§ **DATASET EXCERPT**:
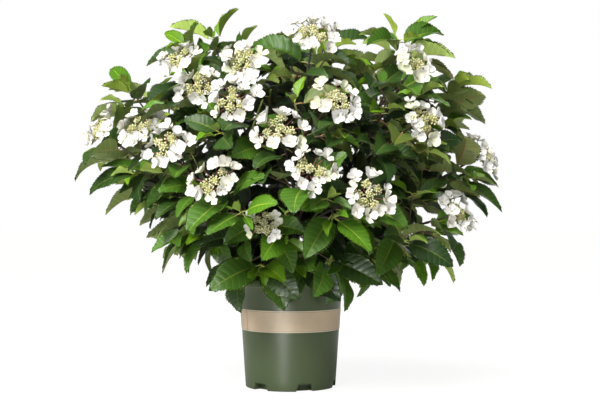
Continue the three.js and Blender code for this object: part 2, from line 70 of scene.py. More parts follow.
# Every mass: its name, the cane that it is on (None for its own) and how far along, where its stem's tip is,
# how many flower heads it has, and whether it hangs.
Mass = namedtuple("Mass", "name on leaves_at azimuth reach height blooms hanging")
MASSES = [Mass(*row) for row in (
    ("left_wing", None, 1, -72, 418, 548, 2, False),
    ("left_shoulder", None, 1, -42, 325, 682, 2, False),
    ("left_front", None, 1, -38, 390, 500, 1, False),
    ("front_left", None, 1, -21, 385, 436, 1, False),
    ("front_centre", None, 1, 6, 385, 456, 1, False),
    ("front_upper", None, 1, -18, 342, 594, 2, False),
    ("crown_top", None, 1, 12, 225, 734, 2, False),
    ("right_shoulder", None, 1, 45, 350, 672, 1, False),
    ("right_wing", None, 1, 76, 415, 500, 1, False),
    ("right_low", None, 1, 59, 392, 374, 1, False),
    ("back_right", None, 1, 128, 385, 480, 2, False),
    ("back_left", None, 1, -128, 385, 470, 2, False),
    ("back_upper", None, 1, 178, 320, 610, 2, False),
    ("back_top", None, 1, 142, 127, 784, 1, False),
    ("left_skirt", "left_wing", 0.75, -80, 322, 458, 0, False),
    ("lower_left", "left_front", 0.6, -50, 262, 340, 0, True),
    ("front_low_left", "front_left", 0.75, -8, 335, 358, 1, False),
    ("rim_left", "front_left", 0.45, -16, 205, 272, 0, True),
    ("rim_right", "front_centre", 0.45, 22, 214, 284, 0, True),
    ("front_right", "front_centre", 0.7, 24, 375, 410, 1, False),
    ("front_upper_right", "front_upper", 0.75, 15, 350, 590, 1, False),
    ("crown_left", "crown_top", 0.7, -20, 270, 676, 1, False),
    ("top_left", "left_shoulder", 0.7, -61, 182, 745, 0, False),
    ("right_upper", "right_shoulder", 0.75, 40, 400, 556, 1, False),
    ("lower_right", "right_low", 0.6, 62, 310, 312, 0, True),
    ("back_left_upper", "back_left", 0.8, -104, 370, 652, 0, False),
    ("back_right_upper", "back_right", 0.8, 101, 368, 664, 0, False),
    ("top_right", "right_shoulder", 0.7, 84, 258, 740, 0, False),
    ("back_left_skirt", "back_left", 0.55, -124, 272, 348, 0, True),
    ("back_right_skirt", "back_right", 0.55, 118, 310, 325, 0, True),
    ("back_middle", "back_upper", 0.7, 172, 370, 430, 2, False),
    ("back_rim", "back_upper", 0.35, -172, 225, 270, 0, True),
    ("front_middle", "front_centre", 0.85, -3, 345, 536, 1, False),
)]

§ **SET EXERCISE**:
Give back the data above exactly as it appears.

§ **CORRECT OUTPUT**:
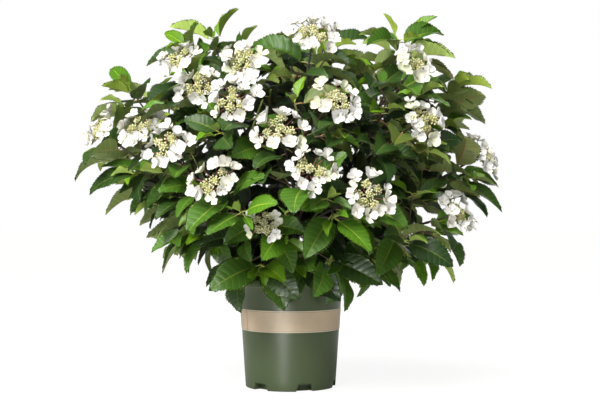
Continue the three.js and Blender code for this object: part 2, from line 70 of scene.py. More parts follow.
# Every mass: its name, the cane that it is on (None for its own) and how far along, where its stem's tip is,
# how many flower heads it has, and whether it hangs.
Mass = namedtuple("Mass", "name on leaves_at azimuth reach height blooms hanging")
MASSES = [Mass(*row) for row in (
    ("left_wing", None, 1, -72, 418, 548, 2, False),
    ("left_shoulder", None, 1, -42, 325, 682, 2, False),
    ("left_front", None, 1, -38, 390, 500, 1, False),
    ("front_left", None, 1, -21, 385, 436, 1, False),
    ("front_centre", None, 1, 6, 385, 456, 1, False),
    ("front_upper", None, 1, -18, 342, 594, 2, False),
    ("crown_top", None, 1, 12, 225, 734, 2, False),
    ("right_shoulder", None, 1, 45, 350, 672, 1, False),
    ("right_wing", None, 1, 76, 415, 500, 1, False),
    ("right_low", None, 1, 59, 392, 374, 1, False),
    ("back_right", None, 1, 128, 385, 480, 2, False),
    ("back_left", None, 1, -128, 385, 470, 2, False),
    ("back_upper", None, 1, 178, 320, 610, 2, False),
    ("back_top", None, 1, 142, 127, 784, 1, False),
    ("left_skirt", "left_wing", 0.75, -80, 322, 458, 0, False),
    ("lower_left", "left_front", 0.6, -50, 262, 340, 0, True),
    ("front_low_left", "front_left", 0.75, -8, 335, 358, 1, False),
    ("rim_left", "front_left", 0.45, -16, 205, 272, 0, True),
    ("rim_right", "front_centre", 0.45, 22, 214, 284, 0, True),
    ("front_right", "front_centre", 0.7, 24, 375, 410, 1, False),
    ("front_upper_right", "front_upper", 0.75, 15, 350, 590, 1, False),
    ("crown_left", "crown_top", 0.7, -20, 270, 676, 1, False),
    ("top_left", "left_shoulder", 0.7, -61, 182, 745, 0, False),
    ("right_upper", "right_shoulder", 0.75, 40, 400, 556, 1, False),
    ("lower_right", "right_low", 0.6, 62, 310, 312, 0, True),
    ("back_left_upper", "back_left", 0.8, -104, 370, 652, 0, False),
    ("back_right_upper", "back_right", 0.8, 101, 368, 664, 0, False),
    ("top_right", "right_shoulder", 0.7, 84, 258, 740, 0, False),
    ("back_left_skirt", "back_left", 0.55, -124, 272, 348, 0, True),
    ("back_right_skirt", "back_right", 0.55, 118, 310, 325, 0, True),
    ("back_middle", "back_upper", 0.7, 172, 370, 430, 2, False),
    ("back_rim", "back_upper", 0.35, -172, 225, 270, 0, True),
    ("front_middle", "front_centre", 0.85, -3, 345, 536, 1, False),
)]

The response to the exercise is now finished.